• Task to carry out
Check every line of the entries for "picture", and copy the lines that hold it.

• Available records
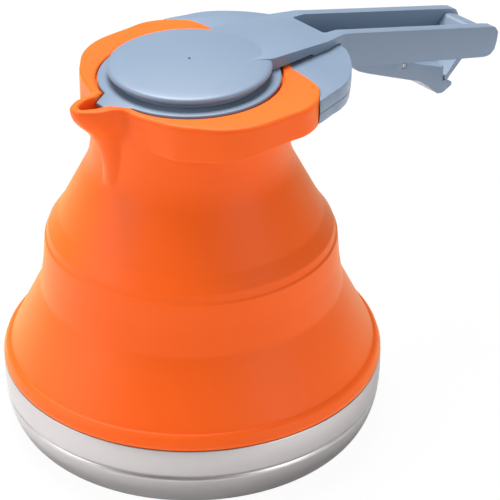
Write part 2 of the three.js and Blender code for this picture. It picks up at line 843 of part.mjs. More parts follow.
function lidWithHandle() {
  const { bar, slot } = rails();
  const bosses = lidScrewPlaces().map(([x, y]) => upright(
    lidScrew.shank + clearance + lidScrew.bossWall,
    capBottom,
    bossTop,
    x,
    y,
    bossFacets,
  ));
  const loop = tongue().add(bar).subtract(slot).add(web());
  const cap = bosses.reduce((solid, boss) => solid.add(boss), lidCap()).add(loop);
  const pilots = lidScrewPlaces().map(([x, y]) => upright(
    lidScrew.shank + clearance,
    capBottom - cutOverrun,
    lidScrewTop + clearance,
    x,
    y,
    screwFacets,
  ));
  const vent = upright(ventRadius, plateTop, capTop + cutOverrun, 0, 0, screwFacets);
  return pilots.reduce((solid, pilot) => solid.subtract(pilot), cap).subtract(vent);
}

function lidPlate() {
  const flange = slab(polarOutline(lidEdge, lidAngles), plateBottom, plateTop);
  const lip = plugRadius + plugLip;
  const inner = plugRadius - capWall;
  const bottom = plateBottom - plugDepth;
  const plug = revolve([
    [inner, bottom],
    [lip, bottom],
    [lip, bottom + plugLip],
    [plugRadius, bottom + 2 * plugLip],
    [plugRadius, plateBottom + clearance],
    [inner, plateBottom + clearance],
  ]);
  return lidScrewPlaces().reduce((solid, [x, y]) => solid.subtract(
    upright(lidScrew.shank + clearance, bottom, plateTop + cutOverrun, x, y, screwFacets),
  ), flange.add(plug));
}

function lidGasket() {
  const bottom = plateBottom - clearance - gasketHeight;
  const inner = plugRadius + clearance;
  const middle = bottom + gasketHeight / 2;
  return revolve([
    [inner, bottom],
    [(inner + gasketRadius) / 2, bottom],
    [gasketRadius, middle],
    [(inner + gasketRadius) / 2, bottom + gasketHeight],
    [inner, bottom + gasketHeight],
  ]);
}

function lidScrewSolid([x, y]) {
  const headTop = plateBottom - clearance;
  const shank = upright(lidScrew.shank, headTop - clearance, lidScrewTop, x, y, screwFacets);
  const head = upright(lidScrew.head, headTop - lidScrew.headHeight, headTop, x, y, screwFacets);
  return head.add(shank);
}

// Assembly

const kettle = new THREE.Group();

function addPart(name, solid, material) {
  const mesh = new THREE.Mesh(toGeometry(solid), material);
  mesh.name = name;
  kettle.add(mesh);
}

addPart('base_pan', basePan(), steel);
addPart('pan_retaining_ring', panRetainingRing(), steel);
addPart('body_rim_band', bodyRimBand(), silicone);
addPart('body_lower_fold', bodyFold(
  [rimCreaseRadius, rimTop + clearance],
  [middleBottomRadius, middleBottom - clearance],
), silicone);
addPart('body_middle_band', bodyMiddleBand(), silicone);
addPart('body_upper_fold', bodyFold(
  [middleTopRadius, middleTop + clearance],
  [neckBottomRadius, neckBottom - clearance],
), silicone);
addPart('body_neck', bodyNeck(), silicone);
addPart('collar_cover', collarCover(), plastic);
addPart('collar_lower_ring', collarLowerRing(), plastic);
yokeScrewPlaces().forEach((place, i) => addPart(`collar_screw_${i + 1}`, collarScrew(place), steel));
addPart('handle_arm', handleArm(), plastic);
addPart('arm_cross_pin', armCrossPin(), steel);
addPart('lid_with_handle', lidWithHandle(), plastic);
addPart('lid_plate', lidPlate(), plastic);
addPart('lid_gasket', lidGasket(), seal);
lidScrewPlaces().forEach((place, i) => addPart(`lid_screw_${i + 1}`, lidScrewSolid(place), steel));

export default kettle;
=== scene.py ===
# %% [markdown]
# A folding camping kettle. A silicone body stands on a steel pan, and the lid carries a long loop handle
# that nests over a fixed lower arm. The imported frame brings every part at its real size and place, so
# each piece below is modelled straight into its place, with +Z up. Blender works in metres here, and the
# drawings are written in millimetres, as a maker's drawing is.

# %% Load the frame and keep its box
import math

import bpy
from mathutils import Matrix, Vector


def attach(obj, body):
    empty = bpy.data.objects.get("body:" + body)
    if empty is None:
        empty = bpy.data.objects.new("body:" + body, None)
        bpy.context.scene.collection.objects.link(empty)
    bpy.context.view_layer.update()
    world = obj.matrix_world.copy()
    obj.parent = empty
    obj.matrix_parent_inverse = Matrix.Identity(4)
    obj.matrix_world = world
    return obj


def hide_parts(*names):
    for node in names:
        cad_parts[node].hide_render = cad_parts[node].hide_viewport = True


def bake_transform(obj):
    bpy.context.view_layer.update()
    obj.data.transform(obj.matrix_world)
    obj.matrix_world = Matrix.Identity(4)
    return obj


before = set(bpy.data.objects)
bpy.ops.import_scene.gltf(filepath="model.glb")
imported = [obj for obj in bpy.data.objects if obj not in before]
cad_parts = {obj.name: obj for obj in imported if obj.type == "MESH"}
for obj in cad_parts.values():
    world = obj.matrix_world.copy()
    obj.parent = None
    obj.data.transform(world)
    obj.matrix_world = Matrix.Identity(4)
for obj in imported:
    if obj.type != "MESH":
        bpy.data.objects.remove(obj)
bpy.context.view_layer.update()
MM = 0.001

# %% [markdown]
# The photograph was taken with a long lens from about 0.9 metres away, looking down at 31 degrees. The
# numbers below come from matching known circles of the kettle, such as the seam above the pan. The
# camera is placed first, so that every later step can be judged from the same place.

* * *

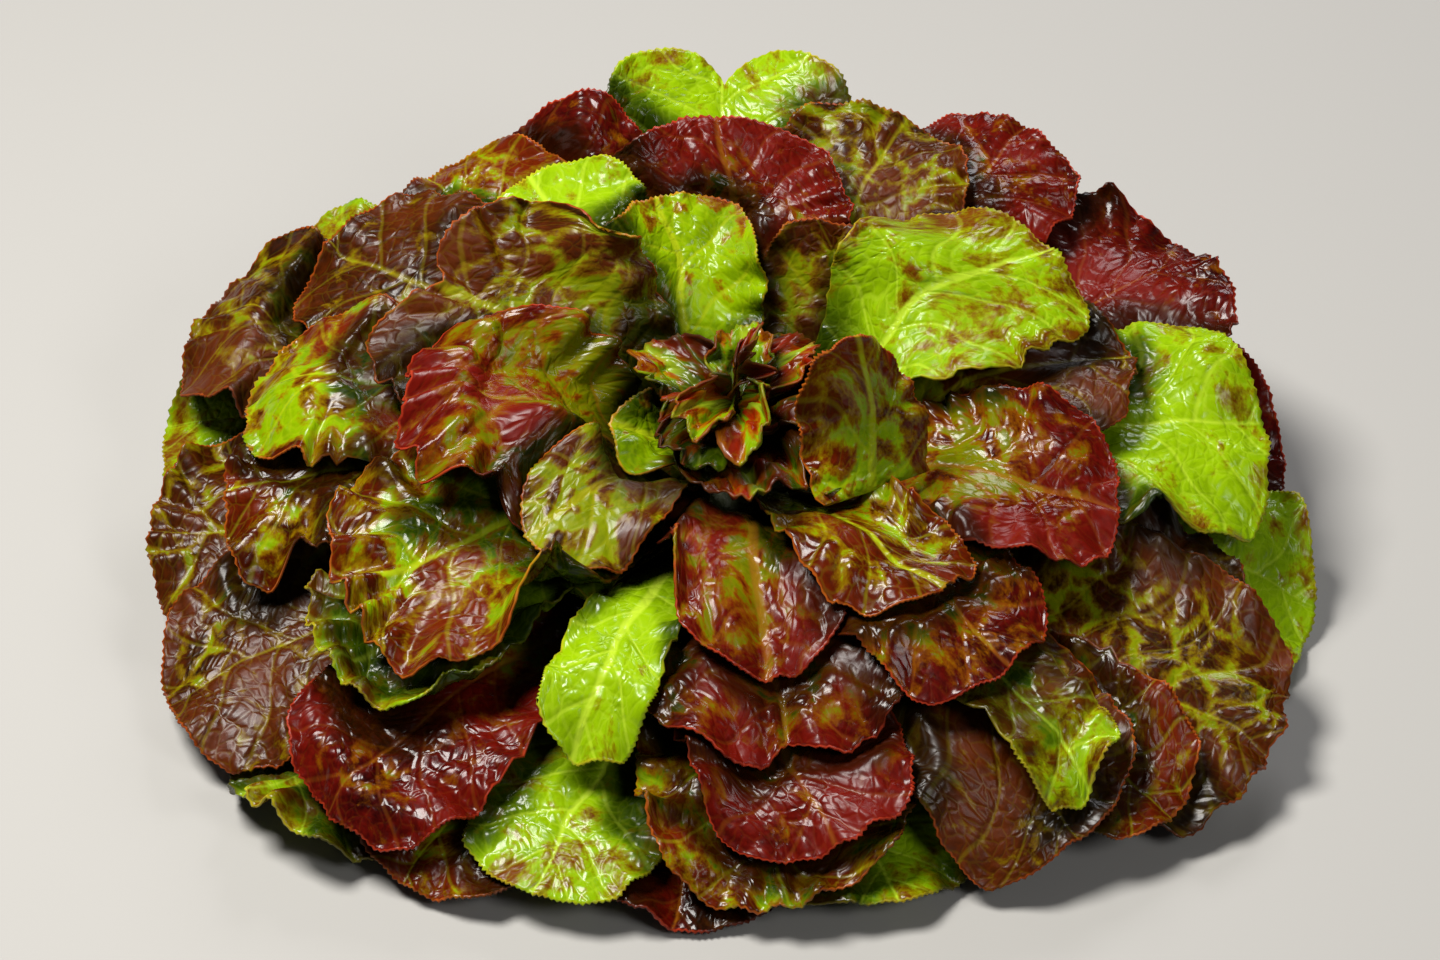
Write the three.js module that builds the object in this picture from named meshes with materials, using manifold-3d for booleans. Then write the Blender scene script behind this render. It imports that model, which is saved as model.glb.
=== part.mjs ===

...

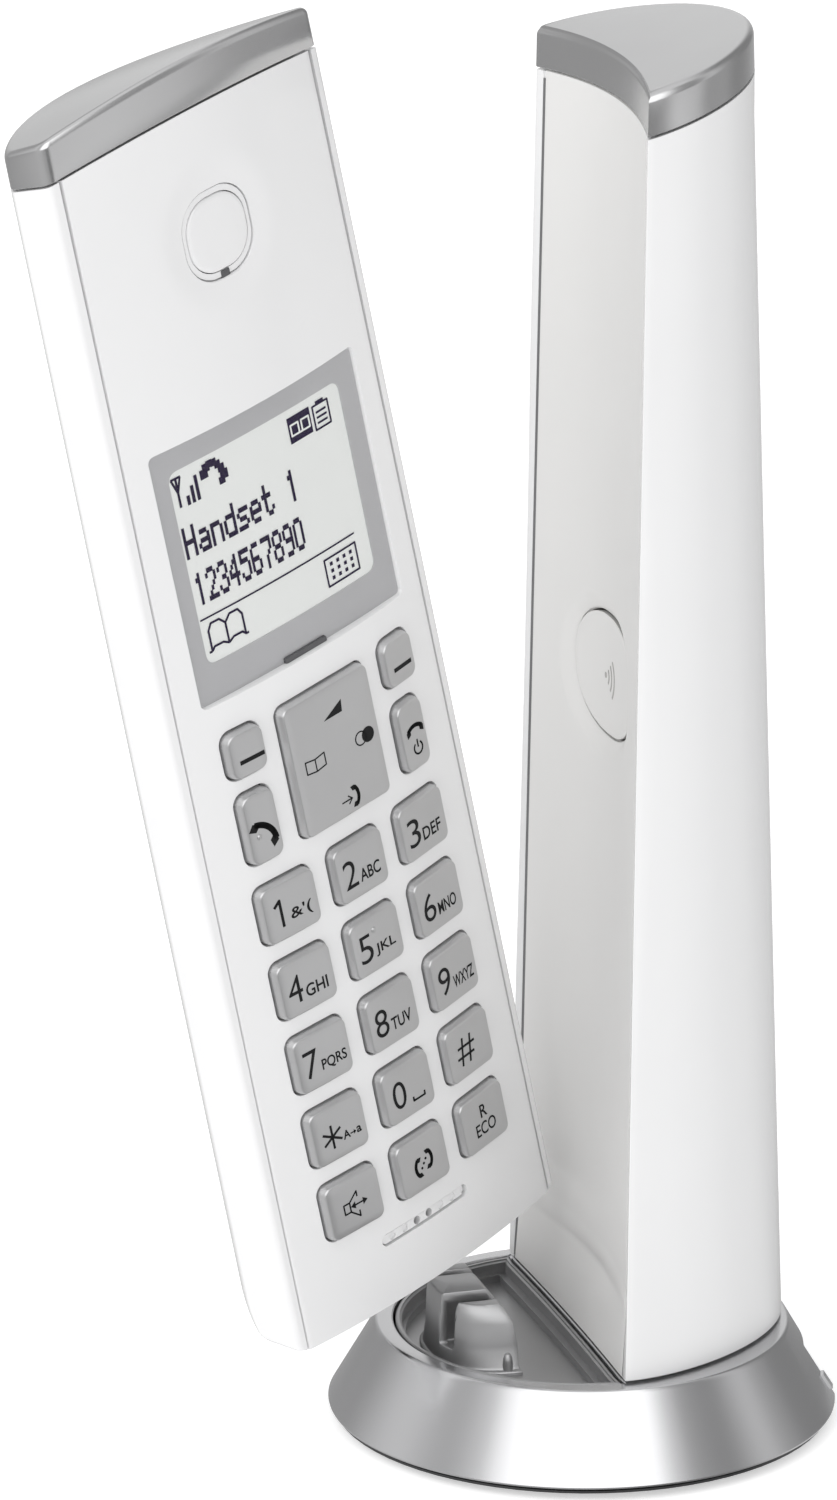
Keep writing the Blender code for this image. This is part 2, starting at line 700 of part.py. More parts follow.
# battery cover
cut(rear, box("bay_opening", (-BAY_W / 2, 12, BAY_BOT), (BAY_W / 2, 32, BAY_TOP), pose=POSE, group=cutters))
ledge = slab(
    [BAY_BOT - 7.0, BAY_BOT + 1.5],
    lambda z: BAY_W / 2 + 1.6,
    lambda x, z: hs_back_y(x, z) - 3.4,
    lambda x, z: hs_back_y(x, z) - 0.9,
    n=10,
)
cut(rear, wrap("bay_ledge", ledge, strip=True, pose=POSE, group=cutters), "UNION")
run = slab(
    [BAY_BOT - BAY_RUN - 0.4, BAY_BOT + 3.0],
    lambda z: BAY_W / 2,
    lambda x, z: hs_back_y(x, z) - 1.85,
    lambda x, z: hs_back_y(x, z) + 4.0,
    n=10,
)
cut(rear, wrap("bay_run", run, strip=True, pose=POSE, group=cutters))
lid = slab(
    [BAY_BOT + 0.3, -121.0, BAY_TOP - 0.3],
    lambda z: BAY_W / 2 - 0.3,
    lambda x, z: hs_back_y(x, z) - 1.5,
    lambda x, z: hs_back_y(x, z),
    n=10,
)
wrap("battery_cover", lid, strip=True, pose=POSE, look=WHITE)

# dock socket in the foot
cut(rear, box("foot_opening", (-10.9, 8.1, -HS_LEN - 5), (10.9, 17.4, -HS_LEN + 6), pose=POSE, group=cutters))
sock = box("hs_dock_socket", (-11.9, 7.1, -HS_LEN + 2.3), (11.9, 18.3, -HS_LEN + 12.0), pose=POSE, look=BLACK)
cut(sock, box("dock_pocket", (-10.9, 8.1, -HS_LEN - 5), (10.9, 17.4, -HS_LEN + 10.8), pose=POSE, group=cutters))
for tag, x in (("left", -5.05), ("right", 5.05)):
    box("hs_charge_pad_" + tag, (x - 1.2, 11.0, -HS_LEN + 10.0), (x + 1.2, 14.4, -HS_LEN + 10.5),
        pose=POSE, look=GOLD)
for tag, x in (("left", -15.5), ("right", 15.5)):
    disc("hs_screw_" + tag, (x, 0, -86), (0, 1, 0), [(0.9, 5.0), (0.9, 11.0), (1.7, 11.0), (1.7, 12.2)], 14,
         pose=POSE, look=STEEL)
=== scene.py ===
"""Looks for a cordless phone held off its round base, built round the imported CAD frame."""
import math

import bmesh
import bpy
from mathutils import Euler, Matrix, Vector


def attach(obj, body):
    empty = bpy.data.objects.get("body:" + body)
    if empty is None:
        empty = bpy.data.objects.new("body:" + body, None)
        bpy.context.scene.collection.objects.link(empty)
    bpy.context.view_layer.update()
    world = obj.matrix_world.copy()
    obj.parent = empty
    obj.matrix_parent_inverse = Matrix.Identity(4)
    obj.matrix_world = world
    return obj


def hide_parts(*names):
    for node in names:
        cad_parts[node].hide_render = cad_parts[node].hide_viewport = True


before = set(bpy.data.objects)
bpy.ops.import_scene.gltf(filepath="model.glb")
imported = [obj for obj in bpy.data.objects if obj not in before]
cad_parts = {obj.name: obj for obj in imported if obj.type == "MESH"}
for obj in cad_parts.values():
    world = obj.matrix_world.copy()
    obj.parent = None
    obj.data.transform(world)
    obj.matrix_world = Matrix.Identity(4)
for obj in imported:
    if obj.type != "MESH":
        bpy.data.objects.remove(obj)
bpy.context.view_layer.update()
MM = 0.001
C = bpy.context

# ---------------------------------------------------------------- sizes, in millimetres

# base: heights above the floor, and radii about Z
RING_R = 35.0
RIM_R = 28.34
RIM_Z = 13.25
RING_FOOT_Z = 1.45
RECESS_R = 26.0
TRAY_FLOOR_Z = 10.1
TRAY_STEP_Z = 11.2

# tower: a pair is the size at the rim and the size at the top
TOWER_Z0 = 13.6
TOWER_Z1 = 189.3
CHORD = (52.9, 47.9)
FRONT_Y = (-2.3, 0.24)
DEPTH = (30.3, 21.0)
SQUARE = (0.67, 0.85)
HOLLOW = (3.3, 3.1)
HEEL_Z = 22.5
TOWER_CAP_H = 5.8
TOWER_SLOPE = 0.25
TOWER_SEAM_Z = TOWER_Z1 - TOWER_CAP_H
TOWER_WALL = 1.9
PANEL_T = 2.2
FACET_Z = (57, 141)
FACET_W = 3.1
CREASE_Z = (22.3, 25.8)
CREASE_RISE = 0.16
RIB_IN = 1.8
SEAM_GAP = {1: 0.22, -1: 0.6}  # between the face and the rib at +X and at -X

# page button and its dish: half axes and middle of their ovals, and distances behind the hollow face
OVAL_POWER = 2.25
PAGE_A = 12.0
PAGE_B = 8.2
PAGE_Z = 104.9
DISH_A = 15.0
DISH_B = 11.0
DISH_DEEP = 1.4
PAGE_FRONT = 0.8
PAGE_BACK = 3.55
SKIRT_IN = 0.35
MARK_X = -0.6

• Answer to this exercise
Write part 2 of the three.js and Blender code for this picture. It picks up at line 843 of part.mjs. More parts follow.
Write the three.js module that builds the object in this picture from named meshes with materials, using manifold-3d for booleans. Then write the Blender scene script behind this render. It imports that model, which is saved as model.glb.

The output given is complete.